Lord Keen unsurprisingly adopted Lord Judge's viewpoint though he seemed to see the room for more impact from the LCJ's views than might have been expected. He said: "The consultation will allow the judiciary some input into the setting or comment on the setting of the level of damages against the background of their knowledge of the general level of damages for personal injury and diverse cases. And it should, one would hope, ensure that there is no material divergence of the level of damages so far as that is concerned."


Holding insurers to account on savings

This was the other main area of amendment in the Commons, though again the momentum towards it had come from debates in the Lords.

The new clauses introduced into the Bill in order to deal with the point were permissive in wording, Lord Keen accepted, though he said in fact the government would bring forward regulations to require the new process to be implemented. Before the regulations setting out further detail of the new process were brought forward there would be a further Treasury consultation with interested parties.

The need to ensure compliance would be part of the supervisory responsibility of the FCA said Lord Keen. He accepted that the required report to Parliament from the Treasury based on the FCA's enquiries would be as to the performance of insurers in the aggregate rather than individually. At that stage if a specific insurer was not considered to be in compliance it would not be named, he confirmed.

In response to unease on this point from Lord Sharkey in particular, Lord Keen explained that in these circumstances, to ensure compliance with Article 6 of the European Convention on Human Rights (the right to a fair hearing), the FCA might launch a detailed investigation before considering the appropriate remedy. The identity of the insurer in question would then become known during that process.

As to points from certain Lords about the degree of complexity of the new clauses within this part of the Bill, Lord Keen commented that the drafting had been arrived at after consultation with relevant parties and had been carefully crafted to ensure a rigorous and appropriate regime was in place.

At the end of Lord Keen’s response, no formal vote was required and the Commons amendments were agreed by the Lords leaving then the Bill to continue to Royal Assent.


Use of secondary legislation

By co-incidence, the House of Lords Consultation Committee had published a report earlier this week criticising the increasing use by Ministers of delegated powers, including the bringing forward of legislation which included the power for the government to achieve reform by secondary legislation, rather than the reform being set out in the Bill itself.

We did of course have that situation with this Bill, though it was not identified by name in this week’s report. It will be recalled that the House of Lords Delegated Powers and Regulatory Reform Committee had recommended that the definition of whiplash and the tariff should have been included in the Bill rather than being left for secondary legislation: the government then agreed to move the definition into the Bill though not the tariff.

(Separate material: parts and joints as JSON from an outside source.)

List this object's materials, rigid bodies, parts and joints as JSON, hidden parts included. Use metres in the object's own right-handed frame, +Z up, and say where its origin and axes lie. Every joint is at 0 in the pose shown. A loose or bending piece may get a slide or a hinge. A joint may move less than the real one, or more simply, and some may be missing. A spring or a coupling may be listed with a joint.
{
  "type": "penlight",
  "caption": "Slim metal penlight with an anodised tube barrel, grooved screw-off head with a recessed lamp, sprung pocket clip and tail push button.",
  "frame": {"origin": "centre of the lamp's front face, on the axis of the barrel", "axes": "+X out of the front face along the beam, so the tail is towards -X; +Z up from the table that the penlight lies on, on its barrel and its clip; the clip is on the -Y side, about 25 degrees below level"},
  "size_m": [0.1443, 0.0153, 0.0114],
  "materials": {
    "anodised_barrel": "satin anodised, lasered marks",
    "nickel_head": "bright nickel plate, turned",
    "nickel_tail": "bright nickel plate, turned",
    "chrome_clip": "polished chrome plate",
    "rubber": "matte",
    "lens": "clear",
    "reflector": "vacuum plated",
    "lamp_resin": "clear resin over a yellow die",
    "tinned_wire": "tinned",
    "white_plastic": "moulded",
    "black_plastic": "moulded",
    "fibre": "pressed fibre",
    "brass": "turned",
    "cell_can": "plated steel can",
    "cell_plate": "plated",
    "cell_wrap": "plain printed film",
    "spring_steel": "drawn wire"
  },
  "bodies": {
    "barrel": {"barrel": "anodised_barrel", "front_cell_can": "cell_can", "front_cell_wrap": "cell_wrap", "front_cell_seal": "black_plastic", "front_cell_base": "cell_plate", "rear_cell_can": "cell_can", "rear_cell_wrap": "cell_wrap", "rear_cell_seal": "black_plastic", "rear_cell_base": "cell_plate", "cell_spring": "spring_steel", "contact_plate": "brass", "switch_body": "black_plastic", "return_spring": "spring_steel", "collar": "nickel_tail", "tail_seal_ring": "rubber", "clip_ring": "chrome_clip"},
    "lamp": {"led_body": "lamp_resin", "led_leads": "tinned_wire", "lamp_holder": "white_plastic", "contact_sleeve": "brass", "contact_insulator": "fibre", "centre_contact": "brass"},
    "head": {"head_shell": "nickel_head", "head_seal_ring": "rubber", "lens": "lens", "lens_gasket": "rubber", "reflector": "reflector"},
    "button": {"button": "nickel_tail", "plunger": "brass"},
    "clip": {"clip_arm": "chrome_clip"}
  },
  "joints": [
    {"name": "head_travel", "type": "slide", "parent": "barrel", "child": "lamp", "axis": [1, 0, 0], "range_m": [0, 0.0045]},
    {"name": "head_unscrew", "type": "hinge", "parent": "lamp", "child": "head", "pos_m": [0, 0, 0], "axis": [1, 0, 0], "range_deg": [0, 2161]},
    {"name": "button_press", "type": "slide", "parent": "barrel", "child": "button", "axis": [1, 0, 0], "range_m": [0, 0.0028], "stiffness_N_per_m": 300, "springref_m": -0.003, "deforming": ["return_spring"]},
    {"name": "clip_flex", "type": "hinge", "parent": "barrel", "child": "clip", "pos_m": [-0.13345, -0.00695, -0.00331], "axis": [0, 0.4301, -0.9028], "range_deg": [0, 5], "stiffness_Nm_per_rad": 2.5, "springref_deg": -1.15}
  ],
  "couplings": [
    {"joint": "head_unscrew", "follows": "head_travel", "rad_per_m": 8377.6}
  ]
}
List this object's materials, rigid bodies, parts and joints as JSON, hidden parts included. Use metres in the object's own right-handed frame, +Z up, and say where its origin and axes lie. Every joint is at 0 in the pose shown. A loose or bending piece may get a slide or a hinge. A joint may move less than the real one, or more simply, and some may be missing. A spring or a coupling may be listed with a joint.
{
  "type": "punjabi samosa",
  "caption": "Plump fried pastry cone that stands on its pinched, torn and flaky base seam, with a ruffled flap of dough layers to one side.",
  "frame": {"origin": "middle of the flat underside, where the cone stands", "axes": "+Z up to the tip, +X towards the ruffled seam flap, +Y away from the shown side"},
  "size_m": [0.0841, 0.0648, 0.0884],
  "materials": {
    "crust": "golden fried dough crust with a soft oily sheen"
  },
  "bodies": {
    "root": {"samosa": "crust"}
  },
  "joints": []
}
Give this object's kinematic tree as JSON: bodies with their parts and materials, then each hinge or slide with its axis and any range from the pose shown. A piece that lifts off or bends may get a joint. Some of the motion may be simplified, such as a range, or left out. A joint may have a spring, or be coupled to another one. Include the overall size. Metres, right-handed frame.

While this week’s report was predictably referred to by peers in yesterday’s debate, the report should be seen as part of ongoing consideration of the extent of the use of secondary legislation within Parliament, and it comes too late to affect the future implementation of what will by then be the Civil Liability Act 2018.


Future steps

It is clear from what Lord Keen said yesterday that as expected, as soon as Royal Assent is obtained the review of the discount rate will commence. While there are no guarantees, it should still be realistic to expect a new rate to be in place by the summer. As part of this aspect, we expect the MoJ to come forward imminently with their call for evidence as to how claimants invest their damages.

We should expect the Treasury consultation on the new processes as to the monitoring of savings being passed onto policyholders in the first half of next year, and the FCA will need then to consider how in fact to set up processes to operate the new system being established to meet the Act’s requirements.

While as confirmed yesterday by Lord Keen work by the Motor Insurers' Bureau will continue on development of the new digital portal with the expectation that testing will be complete for it to be operational in April 2020, we continue to await the government bringing forward the secondary legislation to do with both the tariff and the exceptional circumstances provision which in turn will need to deal with the overlap between tariff and non-tariff injuries.

As consultation with the Lord Chief Justice is needed on both those aspects which are to be dealt with by secondary legislation, it may be reasonable to expect that consultation to take place in the first half of 2019, with the secondary legislation being subject to the affirmative resolution procedure (requiring the active approval of both Houses of Parliament) following on later in the year.

We know from yesterday that the second half of 2019 is also expected to be the time when the statutory instrument designed to achieve the changes in the SCT limit will be brought forward before the CPRC consider the necessary changes to the CPR which will be needed as a result.

While the second half of next year therefore promises to be fairly busy in terms of preparatory steps before the whiplash and SCT reforms go live in April 2020, in fact the putting back of that date to 2020 in order to provide time for the technological resources around the digital portal to be put in place has also given the opportunity of ensuring that the other preparatory work can be properly considered and need not be hurried.

Also during 2019 we expect the MoJ to be focusing on their response to Part 2 of the whiplash consultation, including credit hire and rehab, as their focus extends beyond the issues addressed in what will shortly become the Civil Liability Act.